Individual courses could also set quotas for Chinese students so as to break up crowds of Chinese students hanging out in the same classes and buildings at the same time. Even more effective, albeit difficult to implement, is encouraging Chinese students to improve communication with non-Chinese.
For courses that require group projects, there could be rules against the Chinese clustering together. Moreover, strict rules against speaking foreign languages during class times and in certain locations on campus would ease communication problems.
Such rules would face criticism for racial profiling and xenophobia. But, surprisingly, they might carry favor among more internationally minded Chinese students. It is erroneous to assume that all Chinese students who decide to embed themselves within Chinese student communities are not interested in communicating more with the non-Chinese.
But I have also observed instances of Chinese students reluctant to break away from their countrymen for fear of being excluded.

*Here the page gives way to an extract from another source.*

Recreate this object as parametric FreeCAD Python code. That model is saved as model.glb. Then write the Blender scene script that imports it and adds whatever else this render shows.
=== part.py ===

For many Chinese students, access to information on how best to adapt to new culture and schooling is indispensable.
Indeed, a student from China at the University of Tokyo recently voiced frustration over a lack of knowledge about how to speak to foreigners. The fact that he had never spent so much time with non-Chinese people in the first 25 years of his life means that he simply does not know what to talk about in order to make conversations productive and worthwhile.

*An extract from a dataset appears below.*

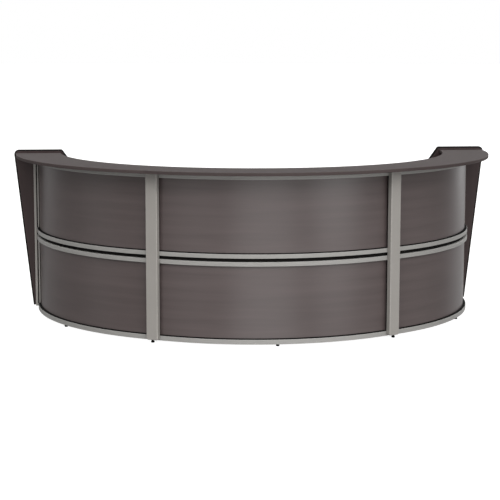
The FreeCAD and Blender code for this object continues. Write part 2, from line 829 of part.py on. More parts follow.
def gable_outline(sign, inset):
    """Corners of an end gable in its own plane, moved in from its rim by "inset"."""
    low = "(%s + %s)" % (cell("gable_z"), inset)
    high = "(%s - %s)" % (cell("gable_top_z"), inset)
    desk = "(%s - %s)" % (cell("gable_desk_z"), inset)
    rake_shift = "%s * sqrt(1 + %s^2)" % (inset, cell("gable_rake"))
    slope_shift = "%s * sqrt(1 + %s^2)" % (inset, cell("gable_slope"))

    def on_rake(height):
        return "%s + %s * (%s - %s) - %s" % (
            cell("gable_foot_outer"), cell("gable_rake"), height, cell("gable_z"), rake_shift)

    def on_slope(height):
        return "%s - %s * (%s - %s) + %s" % (
            cell("gable_slope_top"), cell("gable_slope"), cell("gable_top_z"), height,
            slope_shift)

    inner = "%s + %s" % (cell("gable_inner"), inset)
    corners = [(on_rake(low), low), (on_rake(high), high), (on_slope(high), high),
               (on_slope(desk), desk), (inner, desk), (inner, low)]
    return [("%g * (%s)" % (sign, x), z) for x, z in corners]


def round_corners(body, last, vertices, inset):
    """Round the corners of one outline; a corner that is moved in has a tighter radius."""
    for (x, z), radius in zip(vertices, CORNER_RADII):
        if radius is None:
            continue
        shift = inset if radius == CONCAVE_RADIUS else "-" + inset
        corner = (value(x), value(z))
        last = fillet(body, last, "%g + %s" % (radius, shift),
                      lambda edge: is_corner_edge(edge, corner))
    return last


def is_corner_edge(edge, corner):
    """The straight edge across the panel's thickness at one corner of its outline."""
    if not isinstance(edge.Curve, Part.Line) or edge.Length > LONGEST_CORNER:
        return False
    middle = edge.CenterOfMass
    return (abs(middle.x - corner[0]) < CORNER_TOUCH
            and abs(middle.z - corner[1]) < CORNER_TOUCH)


def make_gable(side):
    """The laminate panel, in the plane through the ring centre."""
    body = new_body("end_gable_" + side)
    sketch = new_sketch(body, "Outline", "XZ_Plane")
    vertices = gable_outline(SIDES[side], cell("trim_width"))
    polygon(sketch, vertices)
    base = pad(body, sketch, cell("gable_thick"), midplane=True)
    round_corners(body, base, vertices, cell("trim_width"))
    drill_gable(body, side)
    place_gable(body)


def make_gable_trim(side):
    """The dark edge trim that runs round the panel's whole rim."""
    body = new_body("gable_trim_" + side)
    sketch = new_sketch(body, "Outline", "XZ_Plane")
    outside = gable_outline(SIDES[side], "0")
    inside = gable_outline(SIDES[side], cell("trim_width"))
    polygon(sketch, outside)
    polygon(sketch, inside)
    last = pad(body, sketch, cell("gable_thick"), midplane=True)
    last = round_corners(body, last, outside, "0")
    last = round_corners(body, last, inside, cell("trim_width"))
    half = value(cell("gable_thick")) / 2
    fillet(body, last, cell("trim_edge"), lambda edge: is_outer_rim(edge, half, last))
    drill_gable(body, side)
    place_gable(body)


def is_outer_rim(edge, half, feature):
    """An edge in either face of the trim that belongs to its outer outline."""
    if any(abs(abs(vertex.Y) - half) > TOUCH for vertex in edge.Vertexes):
        return False
    for face in feature.Shape.Faces:
        if abs(abs(face.CenterOfMass.y) - half) > TOUCH:
            continue
        if any(edge.isSame(other) for other in face.OuterWire.Edges):
            return True
    return False


def place_gable(body):
    place(body, "0", "%s - %s + %s / 2" % (cell("ring_centre_y"), cell("gable_face"),
                                           cell("gable_thick")), 0.0)
    keep(body)


def drill_gable(body, side):
    """Holes for the studs of the feet, up through the bottom of the panel or its trim."""
    radius = "%s + %s" % (cell("stud_radius"), cell("stud_clearance"))
    sketch = new_sketch(body, "StudHoles", "XY_Plane")
    for distance in GABLE_FEET:
        circle(sketch, "%g" % (SIDES[side] * distance), "0", radius)
    pocket_depth(body, sketch, stud_hole_depth(), True)


def stud_hole_depth():
    """From the floor to the top of a stud's hole in a panel, with room for the stud above."""
    return "%s + %s + %s" % (cell("gable_z"), cell("stud_reach"), cell("stud_room"))


# ---------------------------------------------------------------- supports and brackets

def make_support(side):
    """The panel under the work surfaces at a joint, from the post inwards."""
    body = new_body("support_panel_" + side)
    back = bracket_back()
    half = "%s / 2" % cell("support_thick")
    plan = new_sketch(body, "Plan", "XY_Plane")
    rectangle(plan, cell("support_inner"), back, "-" + half, half)
    lift_sketch(plan, cell("gable_z"))
    base = pad(body, plan, "%s - %s - %s" % (cell("work_top_z"), cell("work_thick"),
                                             cell("gable_z")))
    inner = value(cell("support_inner"))
    fillet(body, base, cell("support_edge"), lambda edge: is_upright_at(edge, inner))
    hole = new_sketch(body, "StudHole", "XY_Plane")
    circle(hole, "%g" % SUPPORT_FOOT, "0",
           "%s + %s" % (cell("stud_radius"), cell("stud_clearance")))
    pocket_depth(body, hole, stud_hole_depth(), True)
    place_on_ring(body, JOINTS[side])
    keep(body)


def make_bracket(side):
    """A steel angle with a gusset, on the back of the post, that carries the counter."""
    body = new_body("counter_bracket_" + side)
    back = bracket_back()
    top = "%s - %s" % (cell("counter_top_z"), cell("counter_thick"))
    plate = cell("bracket_plate")
    tip = "%s - %s" % (back, cell("bracket_arm"))
    foot = "%s - %s" % (top, cell("bracket_leg"))
    angle = new_sketch(body, "Angle", "XZ_Plane")
    polygon(angle, [(tip, top), (tip, "%s - %s" % (top, plate)),
                    ("%s - %s" % (back, plate), "%s - %s" % (top, plate)),
                    ("%s - %s" % (back, plate), foot), (back, foot), (back, top)])
    pad(body, angle, cell("bracket_width"), midplane=True)
    gusset = new_sketch(body, "Gusset", "XZ_Plane")
    inset = cell("gusset_inset")
    polygon(gusset, [("%s + %s" % (tip, inset), "%s - %s / 2" % (top, plate)),
                     ("%s - %s / 2" % (back, plate), "%s + %s" % (foot, inset)),
                     ("%s - %s / 2" % (back, plate), "%s - %s / 2" % (top, plate))])
    pad(body, gusset, cell("gusset_thick"), midplane=True)
    holes = new_sketch(body, "ScrewHoles", "XY_Plane")
    for run, across in BRACKET_SCREWS:
        circle(holes, "%s + (%g)" % (back, run), "%g" % across,
               "%s + %s" % (cell("screw_shank"), cell("bracket_clearance")))
    lift_sketch(holes, top)
    pocket_depth(body, holes, "%s * 1.5" % plate, False)
    place_on_ring(body, JOINTS[side])
    keep(body)


# ---------------------------------------------------------------- levelling feet

def make_foot(label, gap, reach, angle, radius, forward="0"):
    """A plastic glide with a nut and a threaded stud, which screws down out of its socket.

    "gap" is the height of the underside that it carries; "reach" is the stud above that.
    """
    body = new_body(label)
    sketch = new_sketch(body, "Section", "XZ_Plane")
    wide = cell("foot_radius")
    stud = cell("stud_radius")
    neck = cell("foot_neck_radius")
    bevel = cell("foot_bevel")
    top = "%s - %s" % (gap, cell("moving_gap"))
    tip = "%s + %s" % (gap, reach)
    polygon(sketch, [("0", "0"), ("%s - %s" % (wide, bevel), "0"), (wide, bevel),
                     (wide, cell("foot_rim")), (neck, cell("foot_shoulder")), (neck, top),
                     (stud, top), (stud, "%s - %s" % (tip, bevel)),
                     ("%s - %s" % (stud, bevel), tip), ("0", tip)])
    revolve(body, sketch, "360")
    place(body, "%s * sin(%g)" % (radius, angle),
          "%s - %s * cos(%g) - %s" % (cell("ring_centre_y"), radius, angle, forward), 0.0)
    keep(body)


def make_feet():
    """One foot under each bay and each post, and the inner feet of supports and gables."""
    reach = cell("stud_reach")
    behind = "(%s + %s)" % (cell("foot_radius"), cell("foot_setback"))
    under_rail = "(%s + %s - %s)" % (cell("arc_offset"), cell("rail_radius"), behind)
    under_post = "(%s - %s)" % (cell("post_front"), behind)
    for bay, angle in BAYS.items():
        make_foot("rail_foot_" + bay, cell("bottom_rail_z"), cell("rail_stud_reach"), angle,
                  under_rail)
    for side, angle in JOINTS.items():
        make_foot("post_foot_" + side, cell("post_z"), reach, angle, under_post)
        make_foot("support_foot_" + side, cell("gable_z"), reach, angle, "%g" % SUPPORT_FOOT)
    forward = "(%s - %s / 2)" % (cell("gable_face"), cell("gable_thick"))
    for side, sign in SIDES.items():
        for name, distance in zip(("outer", "inner"), GABLE_FEET):
            make_foot("gable_foot_%s_%s" % (side, name), cell("gable_z"), reach, 90.0 * sign,
                      "%g" % distance, forward)


# ---------------------------------------------------------------- fasteners

def screw(length):
    """A domed screw at the origin, head up, its shank going down."""
    head, height = value(cell("screw_head")), value(cell("screw_head_height"))
    shank = Part.makeCylinder(value(cell("screw_shank")), length, FreeCAD.Vector(0, 0, -length))
    dome_radius = (head ** 2 + height ** 2) / (2 * height)
    ball = Part.makeSphere(dome_radius, FreeCAD.Vector(0, 0, height - dome_radius))
    cap = ball.common(Part.makeCylinder(head, height))
    width, depth = value(cell("screw_slot_width")), value(cell("screw_slot_depth"))
    slot = Part.makeBox(2 * head, width, height,
                        FreeCAD.Vector(-head, -width / 2, height - depth))
    return shank.fuse(cap).cut(slot).removeSplitter()


def copies(one, spots):
    """Copies of one screw; a spot is a point and the direction in which its head faces."""
    solids = []
    for point, direction in spots:
        copy = one.copy()
        turn = FreeCAD.Rotation(FreeCAD.Vector(0, 0, 1), direction)
        copy.Placement = FreeCAD.Placement(point, turn)
        solids.append(copy)
    return solids


def ring_point(angle, radius, across, height):
    """A point on the ring; "across" is its distance from the radius, anticlockwise."""
    turn = math.radians(angle)
    x = radius * math.sin(turn) + across * math.cos(turn)
    y = value(cell("ring_centre_y")) - radius * math.cos(turn) + across * math.sin(turn)
    return FreeCAD.Vector(x, y, height)


def end_post_spots():
    across = value(cell("gable_face")) + value(cell("end_post_width")) / 2
    front = value(cell("end_post_front"))
    return [(ring_point(90.0 * sign, front, -sign * across, height),
             FreeCAD.Vector(sign, 0, 0))
            for sign in SIDES.values() for height in SCREW_HEIGHTS]


def bracket_spots():
    back = value(bracket_back())
    height = value("%s - %s - %s" % (cell("counter_top_z"), cell("counter_thick"),
                                     cell("bracket_plate")))
    return [(ring_point(angle, back + run, across, height), FreeCAD.Vector(0, 0, -1))
            for angle in JOINTS.values() for run, across in BRACKET_SCREWS]


def make_screws():
    """Every screw of the station, as one node of separate solids."""
    feature = DOC.addObject("Part::Feature", "station_screws")
    feature.Label = "station_screws"
    feature.Shape = Part.makeCompound(
        copies(screw(value(cell("end_post_screw"))), end_post_spots())
        + copies(screw(value(cell("bracket_screw"))), bracket_spots()))
    keep(feature)


# ---------------------------------------------------------------- document

def check_and_write():
    """Stop on anything failed or empty, then write one STEP file per sub-part."""
    DOC.recompute()
    for item in DOC.Objects:
        if "Invalid" in item.State or "Error" in item.State:
            raise RuntimeError("%s failed: %s" % (item.Label, item.State))
    for item in NODES:
        if item.Shape.isNull() or not item.Shape.isValid():
            raise RuntimeError(item.Label + " has no valid shape")
    os.makedirs("parts", exist_ok=True)
    for item in NODES:
        item.Shape.exportStep("parts/%s.step" % item.Label)
    print("sub-parts written:", len(NODES))


def main():
    fill_sheet()
    for bay in BAYS:
        make_counter(bay)
        make_work_surface(bay)
        make_bay_front(bay)
        make_grommet_liner(bay)
        make_grommet_cap(bay)
    for side in JOINTS:
        make_column(side)
        make_cover(side)
        make_support(side)
        make_bracket(side)
        make_end_post(side)
        make_gable(side)
        make_gable_trim(side)
    make_feet()
    make_seals()
    make_screws()
    check_and_write()


main()
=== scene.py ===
import math

import bpy
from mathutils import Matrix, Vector


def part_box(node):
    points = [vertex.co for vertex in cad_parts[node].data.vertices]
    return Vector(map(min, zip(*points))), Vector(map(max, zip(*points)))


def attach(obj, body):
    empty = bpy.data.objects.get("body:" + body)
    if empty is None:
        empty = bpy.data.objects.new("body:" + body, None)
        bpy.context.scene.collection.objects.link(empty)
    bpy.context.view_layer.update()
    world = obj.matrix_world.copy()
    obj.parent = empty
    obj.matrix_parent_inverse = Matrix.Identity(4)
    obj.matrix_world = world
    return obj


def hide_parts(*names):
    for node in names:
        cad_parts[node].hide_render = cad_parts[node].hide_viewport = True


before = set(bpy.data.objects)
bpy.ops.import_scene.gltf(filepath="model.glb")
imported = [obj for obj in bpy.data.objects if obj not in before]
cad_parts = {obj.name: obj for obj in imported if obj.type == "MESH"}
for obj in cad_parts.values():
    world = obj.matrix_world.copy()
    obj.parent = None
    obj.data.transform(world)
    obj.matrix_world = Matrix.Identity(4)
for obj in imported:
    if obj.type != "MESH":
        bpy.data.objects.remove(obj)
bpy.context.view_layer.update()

# Curved three-bay checkout and reception station.  Metres, +Z up, floor at z = 0.
# Customers stand on the -Y side.  Heights and places come from the frame's own boxes; in plan
# the station is half a ring about RING, and each bay's front is an arc about its own centre.

MM = 0.001


def low(node):
    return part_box(node)[0]


def high(node):
    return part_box(node)[1]


# ---------------------------------------------------------------- plan

BAY_TURN = {"left": -60.0, "centre": 0.0, "right": 60.0}
JOINT_TURN = {"left": -30.0, "right": 30.0}
SIDE = {"left": -1.0, "right": 1.0}

HALF_BAY = math.radians(30.0)
ARC_OFFSET = 133 * MM
RAIL_FRONT = 1516 * MM
RAIL_DEPTH = 38 * MM
SKIN_SETBACK = 21 * MM
SKIN_THICK = 6 * MM
GABLE_FACE = 62 * MM
GABLE_THICK = 28 * MM
POST_WIDTH = 85.6 * MM
COLUMN_WIDTH = 52 * MM
POST_FRONT = 1668 * MM
COVER_DEPTH = 34 * MM
END_POST_WIDTH = 43 * MM
COUNTER_OUTER = 1662 * MM
COUNTER_INNER = 1449 * MM
WORK_OUTER = 1476 * MM
WORK_INNER = 1025 * MM

RING = Vector((0.0, high("end_gable_left").y + GABLE_FACE - GABLE_THICK, 0.0))


def outward(turn):
    """Unit vector in plan at an angle from -Y, positive towards +X; the angle is in radians."""
    return Vector((math.sin(turn), -math.cos(turn), 0.0))


def sideways(turn):
    """Unit vector in plan at right angles to outward(turn), towards growing angles."""
    return Vector((math.cos(turn), math.sin(turn), 0.0))


def bay_centre(bay):
    return RING + ARC_OFFSET * outward(math.radians(BAY_TURN[bay]))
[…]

If universities set rules that visibly weaken the cohesion of Chinese communities, suppress public usage of the Chinese language, and put more Chinese students in touch with the non-Chinese, internationally minded Chinese students might appreciate the opportunity to escape the restrictive social norms of the Chinese community.
They could then indulge their desire to understand other cultures, make new friends or just become more proficient in other languages. University rules are a good first step for individual Chinese students to become better integrated with the wider student body.
The News Lens offered the Chinese Student Association of the University of Sydney right of reply on this story.